Howard Clark 1086 Naginata
Howard Clark has been making Japanese styled sword blades for well over two decades. Originally, he worked with different stock and pattern welded steel that he made, but also pattern welded stock by another American master, Daryl “Grandpa” Meier. Howard settled into his primary materials, 1086, and L6 Champalloy for his sword creations, for reasons of durability. Working with these modern materials pushes the envelope of heat treating and smithing skill as they are completely different animals than traditional Japanese sword steel. Both have a look that are unique unto themselves.

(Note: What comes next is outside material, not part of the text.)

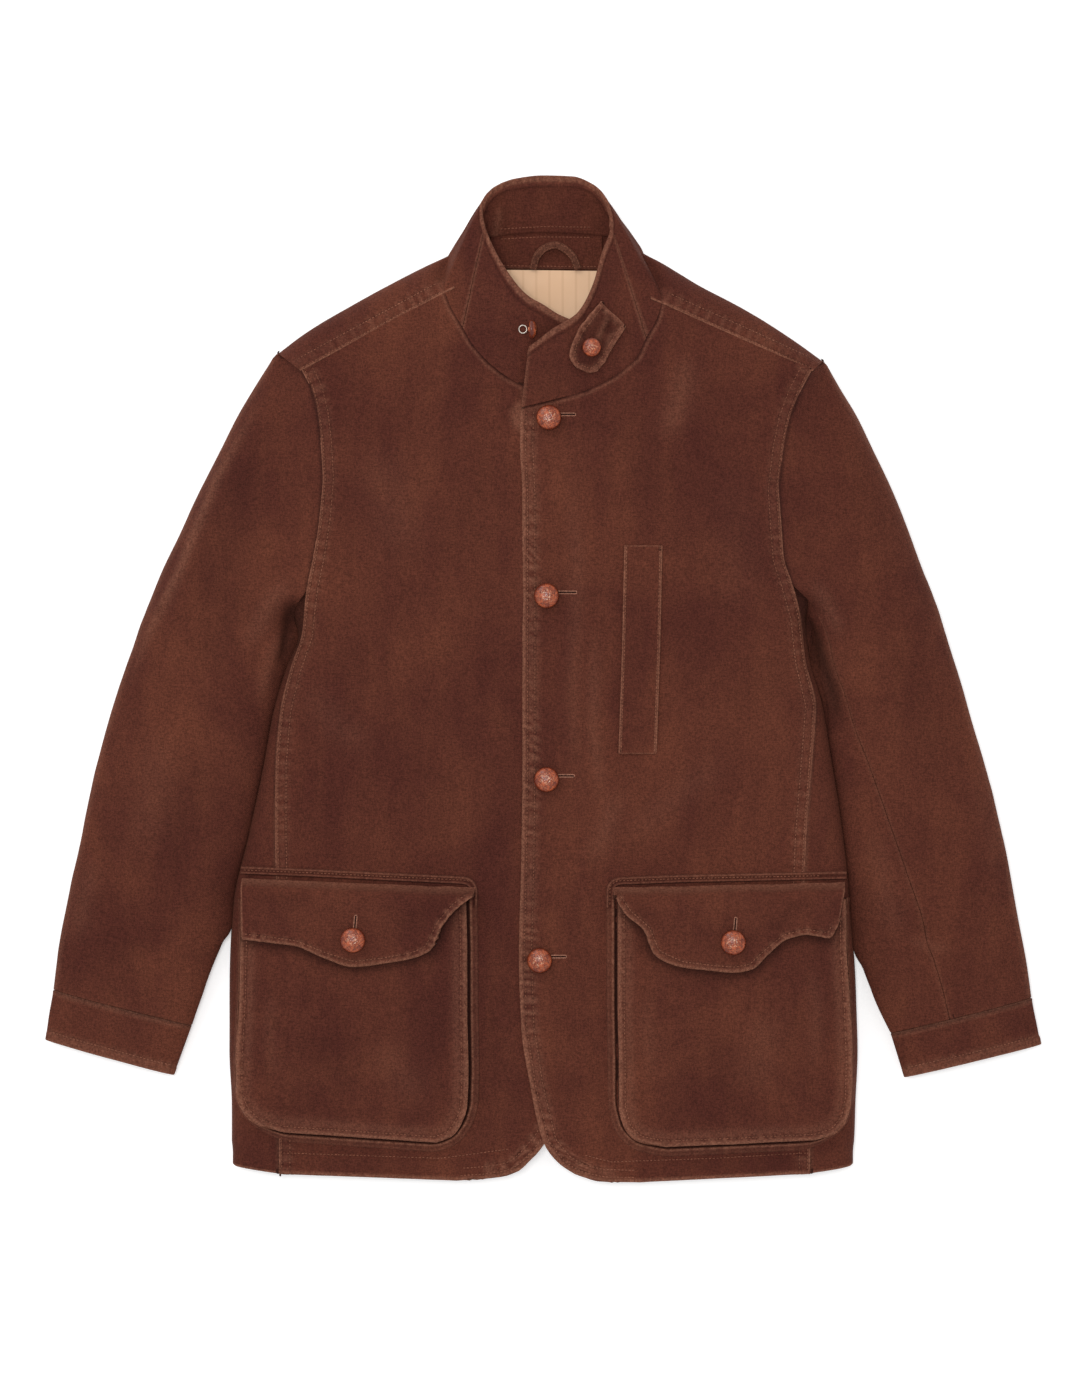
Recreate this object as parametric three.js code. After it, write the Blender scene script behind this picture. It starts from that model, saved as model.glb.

Most of the swords that Howard produces are destined for practitioners who will through the course of their training be quite hard on their swords, much harder than anyone would reasonably wish to push a traditional Japanese crafted sword. However, the collector community also holds Howards work in very high regard. The 1086 stock is effectively the same kind of material from which high speed cutting tools are made.
As modern homogenous steel, they do not carry a “hada” or grain pattern as Japanese swords have. They will sometimes exhibit some very small carbide alignment and/or “mill grain” where the rollers express a kind of subtle patterning through default of compression during forming and extrusion. The hamon however is completel Howard’s creation and the 1086 material displays a rather unique form of yakiba. Typically, it is a soft notare with a bright thick habuchi showing nijuba, uchinoki, yo, and some kuichigaiba.
Crafting naginata are difficult and this one is quite frankly, a monster at 26 7/8 inches on the cutting edge. In its shirasaya it is over 5 feet long. I asked Howard how many naginata he had made over the years and in his memory, there were only about 6 or 7. Out of those only two had been carved with Naginatahi and Soebi. I purchased this blade from him while at a show in about 2006 contingent that he install both sets of hi in it. He was reluctant because carving hi into a blade that is made from tool steel requires some effort and cutting tools that will actually do the job, but he did and it adds to the impact and tradition of such an imposing shape.
It was sold to a client and sent to Samuel Rediske for the copper habaki and shirasaya, then the polish completed. It is now back on the market for a new home.
- Nagasa: 68.2 cm (26 7/8”)
- Motohaba: 3.3 cm (1 1/4”)
- Kasane: 7 mm
- Nakago length: 61.4 cm (24 1/8”)
It is inscribed by Howard with his distinctive “O Mimi” (大耳) or “big ear” signature. His smith name is tongue in cheek as he lives in the middle of corn country south of Des Moines, Iowa, and has one ear that is larger than the other, scarred as a result of an accident many years ago. Thus, he is the “big ear in the corn patch.”